→ Data shown
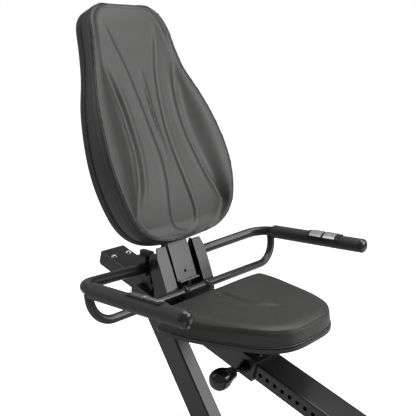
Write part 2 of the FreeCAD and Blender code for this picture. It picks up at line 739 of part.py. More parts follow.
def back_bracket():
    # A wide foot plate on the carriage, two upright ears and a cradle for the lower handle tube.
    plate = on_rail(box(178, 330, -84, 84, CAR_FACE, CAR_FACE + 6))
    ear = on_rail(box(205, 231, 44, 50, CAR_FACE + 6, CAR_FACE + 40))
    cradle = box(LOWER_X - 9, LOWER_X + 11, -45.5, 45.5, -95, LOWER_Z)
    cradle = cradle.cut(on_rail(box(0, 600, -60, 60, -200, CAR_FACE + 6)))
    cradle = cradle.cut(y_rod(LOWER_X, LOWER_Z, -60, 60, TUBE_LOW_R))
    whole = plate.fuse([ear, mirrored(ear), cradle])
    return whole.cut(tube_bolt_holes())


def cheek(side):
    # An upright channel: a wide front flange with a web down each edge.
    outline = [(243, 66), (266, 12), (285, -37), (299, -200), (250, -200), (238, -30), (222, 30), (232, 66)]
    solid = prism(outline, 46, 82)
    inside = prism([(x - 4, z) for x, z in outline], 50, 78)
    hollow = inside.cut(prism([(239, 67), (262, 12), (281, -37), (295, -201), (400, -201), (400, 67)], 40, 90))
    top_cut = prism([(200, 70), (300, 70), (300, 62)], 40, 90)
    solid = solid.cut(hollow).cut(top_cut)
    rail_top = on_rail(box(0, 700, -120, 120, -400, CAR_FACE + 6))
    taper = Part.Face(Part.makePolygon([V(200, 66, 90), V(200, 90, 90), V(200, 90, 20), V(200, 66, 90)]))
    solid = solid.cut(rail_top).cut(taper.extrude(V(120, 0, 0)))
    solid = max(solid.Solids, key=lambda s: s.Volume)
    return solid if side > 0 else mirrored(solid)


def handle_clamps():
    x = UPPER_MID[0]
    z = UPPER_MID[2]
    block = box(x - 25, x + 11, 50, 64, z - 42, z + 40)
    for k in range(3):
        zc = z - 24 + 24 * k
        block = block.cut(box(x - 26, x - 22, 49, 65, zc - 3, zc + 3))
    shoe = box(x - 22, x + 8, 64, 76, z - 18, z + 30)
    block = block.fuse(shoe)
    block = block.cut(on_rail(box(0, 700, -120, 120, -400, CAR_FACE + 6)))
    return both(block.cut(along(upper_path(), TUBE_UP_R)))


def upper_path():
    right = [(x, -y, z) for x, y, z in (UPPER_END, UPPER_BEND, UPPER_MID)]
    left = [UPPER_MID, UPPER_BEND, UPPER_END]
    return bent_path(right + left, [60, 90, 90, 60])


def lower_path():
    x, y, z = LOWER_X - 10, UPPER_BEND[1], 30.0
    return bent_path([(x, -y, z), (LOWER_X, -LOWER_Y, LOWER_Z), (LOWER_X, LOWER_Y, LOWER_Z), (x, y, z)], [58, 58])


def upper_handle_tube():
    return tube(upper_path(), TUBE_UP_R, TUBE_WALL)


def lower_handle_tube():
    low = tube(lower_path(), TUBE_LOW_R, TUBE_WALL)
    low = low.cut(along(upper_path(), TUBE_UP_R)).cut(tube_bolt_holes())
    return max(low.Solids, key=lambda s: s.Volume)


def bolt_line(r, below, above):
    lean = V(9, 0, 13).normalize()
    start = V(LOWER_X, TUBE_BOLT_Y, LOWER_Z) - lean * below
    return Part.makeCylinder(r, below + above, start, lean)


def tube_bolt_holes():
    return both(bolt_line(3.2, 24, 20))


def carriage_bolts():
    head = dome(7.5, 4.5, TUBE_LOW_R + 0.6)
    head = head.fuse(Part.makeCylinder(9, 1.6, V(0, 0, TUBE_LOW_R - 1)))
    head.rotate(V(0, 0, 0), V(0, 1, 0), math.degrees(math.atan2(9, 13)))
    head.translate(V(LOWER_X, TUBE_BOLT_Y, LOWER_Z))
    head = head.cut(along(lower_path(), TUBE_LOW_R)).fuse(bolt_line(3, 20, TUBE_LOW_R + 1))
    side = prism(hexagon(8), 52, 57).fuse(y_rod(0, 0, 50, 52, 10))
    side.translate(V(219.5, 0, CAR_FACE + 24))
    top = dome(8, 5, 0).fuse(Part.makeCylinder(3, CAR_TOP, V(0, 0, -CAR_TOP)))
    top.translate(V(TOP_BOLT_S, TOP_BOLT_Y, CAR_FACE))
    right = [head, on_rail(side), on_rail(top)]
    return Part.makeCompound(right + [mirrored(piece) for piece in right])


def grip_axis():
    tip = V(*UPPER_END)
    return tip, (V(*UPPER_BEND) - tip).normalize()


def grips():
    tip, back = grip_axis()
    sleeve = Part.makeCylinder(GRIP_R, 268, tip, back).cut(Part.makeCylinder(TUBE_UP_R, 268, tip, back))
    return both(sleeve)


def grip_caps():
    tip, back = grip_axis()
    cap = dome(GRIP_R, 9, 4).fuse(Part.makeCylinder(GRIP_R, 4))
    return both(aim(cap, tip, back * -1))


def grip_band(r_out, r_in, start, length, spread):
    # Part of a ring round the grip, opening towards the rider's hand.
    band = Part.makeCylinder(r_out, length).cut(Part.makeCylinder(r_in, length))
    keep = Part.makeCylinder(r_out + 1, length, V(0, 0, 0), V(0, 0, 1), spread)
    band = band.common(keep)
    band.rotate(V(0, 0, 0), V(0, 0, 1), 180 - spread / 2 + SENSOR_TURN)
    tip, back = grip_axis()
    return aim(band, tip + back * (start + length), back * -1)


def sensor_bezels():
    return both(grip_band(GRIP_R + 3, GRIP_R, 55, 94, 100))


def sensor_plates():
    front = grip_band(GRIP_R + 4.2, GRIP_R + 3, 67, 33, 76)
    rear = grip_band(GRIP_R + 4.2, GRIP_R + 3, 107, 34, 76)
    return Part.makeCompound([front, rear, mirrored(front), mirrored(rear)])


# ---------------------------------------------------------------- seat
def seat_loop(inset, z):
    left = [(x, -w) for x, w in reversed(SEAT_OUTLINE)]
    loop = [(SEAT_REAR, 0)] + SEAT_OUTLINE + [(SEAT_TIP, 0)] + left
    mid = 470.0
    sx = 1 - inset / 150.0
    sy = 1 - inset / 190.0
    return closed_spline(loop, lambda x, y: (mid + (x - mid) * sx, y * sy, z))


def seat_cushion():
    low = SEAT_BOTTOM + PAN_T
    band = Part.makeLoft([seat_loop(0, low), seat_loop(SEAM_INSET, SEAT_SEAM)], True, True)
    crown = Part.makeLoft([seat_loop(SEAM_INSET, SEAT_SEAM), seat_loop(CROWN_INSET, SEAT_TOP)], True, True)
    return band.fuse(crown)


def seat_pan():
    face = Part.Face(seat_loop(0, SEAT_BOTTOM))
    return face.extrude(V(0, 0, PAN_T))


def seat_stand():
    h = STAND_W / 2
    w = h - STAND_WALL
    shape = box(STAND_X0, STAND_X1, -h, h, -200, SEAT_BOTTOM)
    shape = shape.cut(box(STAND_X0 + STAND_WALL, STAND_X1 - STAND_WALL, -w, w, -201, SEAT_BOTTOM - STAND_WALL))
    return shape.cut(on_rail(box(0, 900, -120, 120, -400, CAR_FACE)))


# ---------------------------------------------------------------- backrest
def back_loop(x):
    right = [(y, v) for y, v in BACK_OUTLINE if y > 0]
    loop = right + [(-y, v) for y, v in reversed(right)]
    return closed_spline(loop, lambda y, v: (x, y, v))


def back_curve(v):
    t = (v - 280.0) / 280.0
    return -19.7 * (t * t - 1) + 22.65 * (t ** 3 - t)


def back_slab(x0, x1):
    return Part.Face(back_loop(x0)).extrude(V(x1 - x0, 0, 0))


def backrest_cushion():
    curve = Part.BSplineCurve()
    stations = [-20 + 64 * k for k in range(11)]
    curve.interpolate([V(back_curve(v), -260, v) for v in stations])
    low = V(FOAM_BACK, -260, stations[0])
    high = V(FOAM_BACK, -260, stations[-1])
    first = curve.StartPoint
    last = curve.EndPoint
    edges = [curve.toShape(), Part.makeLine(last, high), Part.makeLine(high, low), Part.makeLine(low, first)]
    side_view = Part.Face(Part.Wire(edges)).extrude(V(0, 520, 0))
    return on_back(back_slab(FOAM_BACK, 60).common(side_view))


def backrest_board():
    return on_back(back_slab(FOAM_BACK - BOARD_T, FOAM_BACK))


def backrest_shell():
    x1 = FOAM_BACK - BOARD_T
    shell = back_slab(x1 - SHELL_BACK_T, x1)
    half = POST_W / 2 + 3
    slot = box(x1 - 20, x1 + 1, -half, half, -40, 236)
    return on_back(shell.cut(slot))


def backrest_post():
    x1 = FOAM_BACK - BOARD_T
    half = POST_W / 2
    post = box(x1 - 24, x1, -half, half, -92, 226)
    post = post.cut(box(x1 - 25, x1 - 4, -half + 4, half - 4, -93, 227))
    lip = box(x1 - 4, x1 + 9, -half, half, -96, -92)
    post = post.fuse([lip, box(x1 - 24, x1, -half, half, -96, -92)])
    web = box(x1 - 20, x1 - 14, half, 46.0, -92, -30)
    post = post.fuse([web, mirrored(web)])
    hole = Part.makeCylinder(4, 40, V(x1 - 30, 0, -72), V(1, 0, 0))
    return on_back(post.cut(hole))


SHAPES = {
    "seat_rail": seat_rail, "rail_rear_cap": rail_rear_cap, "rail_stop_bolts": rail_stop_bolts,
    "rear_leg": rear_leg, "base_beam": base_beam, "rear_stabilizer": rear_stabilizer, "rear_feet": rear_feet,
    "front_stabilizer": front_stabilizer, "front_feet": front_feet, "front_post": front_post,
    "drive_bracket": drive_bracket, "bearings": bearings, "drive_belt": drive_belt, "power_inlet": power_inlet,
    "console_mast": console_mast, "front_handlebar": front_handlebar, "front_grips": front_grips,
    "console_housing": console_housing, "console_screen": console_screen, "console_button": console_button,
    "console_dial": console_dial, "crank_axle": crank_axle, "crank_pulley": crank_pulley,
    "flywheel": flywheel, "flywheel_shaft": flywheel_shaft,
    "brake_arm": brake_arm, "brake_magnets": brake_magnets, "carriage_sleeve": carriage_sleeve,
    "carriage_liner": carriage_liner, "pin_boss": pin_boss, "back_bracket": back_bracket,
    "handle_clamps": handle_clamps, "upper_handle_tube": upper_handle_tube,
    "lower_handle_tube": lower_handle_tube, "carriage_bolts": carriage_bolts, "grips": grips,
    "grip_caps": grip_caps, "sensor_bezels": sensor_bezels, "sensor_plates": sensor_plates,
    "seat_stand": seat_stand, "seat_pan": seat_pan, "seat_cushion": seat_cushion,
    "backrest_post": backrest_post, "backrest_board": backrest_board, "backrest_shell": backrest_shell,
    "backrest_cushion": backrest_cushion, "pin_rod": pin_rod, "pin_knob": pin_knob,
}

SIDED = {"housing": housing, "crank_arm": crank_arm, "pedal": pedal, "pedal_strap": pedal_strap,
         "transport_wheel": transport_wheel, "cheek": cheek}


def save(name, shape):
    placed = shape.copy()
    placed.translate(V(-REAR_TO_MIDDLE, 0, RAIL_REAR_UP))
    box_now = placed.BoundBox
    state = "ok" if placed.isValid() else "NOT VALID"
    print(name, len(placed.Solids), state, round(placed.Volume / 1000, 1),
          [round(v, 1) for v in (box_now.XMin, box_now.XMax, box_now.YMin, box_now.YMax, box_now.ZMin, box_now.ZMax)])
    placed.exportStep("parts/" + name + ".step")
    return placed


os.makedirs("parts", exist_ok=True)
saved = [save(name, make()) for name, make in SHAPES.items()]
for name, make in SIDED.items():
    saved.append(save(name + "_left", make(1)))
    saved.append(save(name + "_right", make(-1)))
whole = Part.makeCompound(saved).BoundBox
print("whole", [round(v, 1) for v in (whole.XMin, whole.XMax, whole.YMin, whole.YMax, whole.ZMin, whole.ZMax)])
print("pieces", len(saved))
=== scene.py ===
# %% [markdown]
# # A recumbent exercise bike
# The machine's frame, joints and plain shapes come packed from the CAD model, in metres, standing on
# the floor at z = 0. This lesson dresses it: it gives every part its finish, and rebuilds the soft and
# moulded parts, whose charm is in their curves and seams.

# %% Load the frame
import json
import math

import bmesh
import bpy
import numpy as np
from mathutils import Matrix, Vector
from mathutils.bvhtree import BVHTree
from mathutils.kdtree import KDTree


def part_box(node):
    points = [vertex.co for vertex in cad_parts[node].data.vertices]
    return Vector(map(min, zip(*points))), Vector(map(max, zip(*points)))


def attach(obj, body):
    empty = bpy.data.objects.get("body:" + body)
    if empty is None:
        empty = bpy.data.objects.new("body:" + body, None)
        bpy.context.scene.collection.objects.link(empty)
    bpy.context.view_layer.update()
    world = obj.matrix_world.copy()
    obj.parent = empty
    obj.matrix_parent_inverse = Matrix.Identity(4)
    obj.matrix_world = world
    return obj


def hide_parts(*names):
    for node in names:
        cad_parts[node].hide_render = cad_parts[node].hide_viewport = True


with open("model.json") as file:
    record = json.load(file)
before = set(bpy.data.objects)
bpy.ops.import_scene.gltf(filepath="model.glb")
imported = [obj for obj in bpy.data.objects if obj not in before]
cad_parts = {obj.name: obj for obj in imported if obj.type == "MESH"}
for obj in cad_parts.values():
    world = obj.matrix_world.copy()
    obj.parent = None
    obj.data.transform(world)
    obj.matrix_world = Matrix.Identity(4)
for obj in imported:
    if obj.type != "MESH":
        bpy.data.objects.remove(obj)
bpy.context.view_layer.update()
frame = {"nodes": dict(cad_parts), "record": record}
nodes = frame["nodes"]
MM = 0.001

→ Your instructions
Tell how many lines contain the word "Vector", using only the number.

→ Expected answer
2